Ryan claims that “there are certainly people who are saying that corporations aren’t people and therefore don’t have First Amendment rights. But this is just sophistry.” This, itself, is a sophism. What people are arguing is that corporations are not natural people, and therefore they should not have constitutional rights. It’s a normative argument that knowledgeable activists are making, not an epistemological one. We, progressives and principled conservatives alike, understand that corporations have been granted rights; we just believe that the Court has been corrupt and in violation of what the framers established (rights for natural persons) in the decisions that have advanced corporate rights.
Ryan’s weak logic is exposed in the next paragraph where she writes:
A corporation is a group of people who pool their resources to achieve a common goal. The people have First Amendment rights as individuals and thus as a group acting as one….
A corporation is not just a group of people; they exist as charters granted by the states. They are properties. They are artificial persons, not the natural persons contained in the phrase “We the People.” By Ryan’s rationale, i.e., “and thus as a group acting as one,” corporations should have all of the constitutional rights provided in our national, social contract; but they do not. The Supreme Court has not granted corporations the right to vote nor have they been granted the 2nd Amendment right…yet.
Ryan conveys her ignorance of the Constitution when she claims:
Whether the people making the decisions to spend money from the corporate treasury in such ways have the full authority of the stockholders is a question between them and the stockholders, not them and the FEC.
The Federal Election Commission is the regulatory arm of Congress, and Congress was given the power to regulate the manner of elections by the framers in Article 1, Section 4 of the Constitution. This is the power that the Supreme Court has usurped, something that Ryan fails to mention. That’s not surprising since regulations are anathema for libertarians, even though this specific power is spelled out in the Constitution.
Finally Ryan demonstrates just how poorly she understands the movement to overturn corporate personhood when she decides, based upon two examples, one from Public Citizen and one from the National Organization of Woman (NOW), that “[s]eemingly, it is the content of the speech that is being objected to by opponents of this decision.” Wrong! It is the vastly unequal size of the megaphones that money pays for which renders elections under Citizens United a mere simulacrum of democracy. Ryan adds, “The First Amendment is there to protect exactly the speech that people might find unpopular.” That much is true, but it is the speech of natural persons that the framers protected, not the speech of properties. Only corrupt judges on the Supreme Court have decided to extend the rights of natural persons to artificial persons (corporate charters). This history, along with the Court’s usurping Congress’ power to regulate the manner of elections, has fundamentally undermined the democratic nature of the American Republic.

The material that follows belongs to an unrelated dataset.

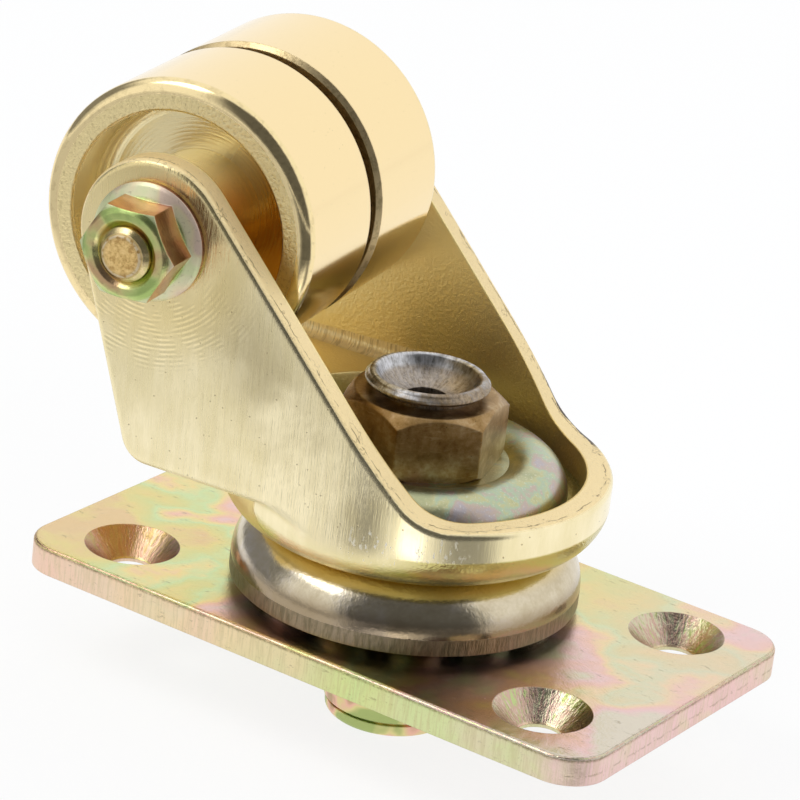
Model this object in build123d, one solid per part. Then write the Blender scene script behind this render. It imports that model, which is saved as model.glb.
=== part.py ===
from build123d import *
from math import asin, atan2, cos, degrees, hypot, radians, sin, sqrt, tan
import os

# A swivelling piano castor, shown with its mounting face down and its wheels up.
# The origin is the centre of the plate's mounting face, on the swivel axis.
# X runs along the plate, Y across it, and Z from the plate to the wheels.
# Parts of the fork are drawn trailing along -X, then turned by swivel_angle.

swivel_angle = 9.3

# Mounting plate
plate_length = 101.0
plate_width = 58.0
plate_thickness = 4.4
plate_corner_radius = 6.5
plate_rolled_edge = 0.7
screw_spacing_x = 73.8
screw_spacing_y = 36.5
screw_hole_radius = 3.3
countersink_radius = 7.2
countersink_angle = 90.0

# Clearances and sheet
race_clearance = 0.25
running_clearance = 0.06
fixed_clearance = 0.03
side_clearance = 0.3
cutter_overshoot = 1.0

# Main balls and the race cup over them
lower_ball_diameter = 9.5
lower_ball_count = 11
lower_pitch_radius = 18.5
lower_groove_depth = 1.0
cup_thickness = 2.6
cup_skirt = 2.35
cup_bore_clearance = 1.0

# Upper balls and the domed washer over them
upper_ball_diameter = 6.35
upper_ball_count = 15
upper_pitch_radius = 17.0
upper_groove_depth = 0.9
washer_thickness = 2.0
washer_rim_gap = 2.375
washer_skirt = 0.35
washer_web_drop = 1.45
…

Perhaps this argument is best made by Professor Lawrence Lessig when he explains in a piece published in The Atlantic entitled “The (Almost) Brilliance of Representative Dingell and His Friends:”
No one could deny that politicians are “dependent” upon their funders. Nor could anyone
believe these funders are a fair representation of “the People.” And thus, no one should doubt that we have allowed the system our Framers intended to be — in a word — corrupted. Ours is not a government with a legislature “dependent upon the People alone” [as Federalist Paper #52 describes our representative democracy.] It is a government with a legislature dependent upon “the People” and upon a different and conflicting group — “the Funders.”
That corruption is the result of a Supreme Court making decisions that tilt the playing field in the direction of the corporate elite and other plutocrats. Once again, a libertarian demonstrates indifference and/or ignorance with regard to the extent to which the Court has corrupted our system of elections.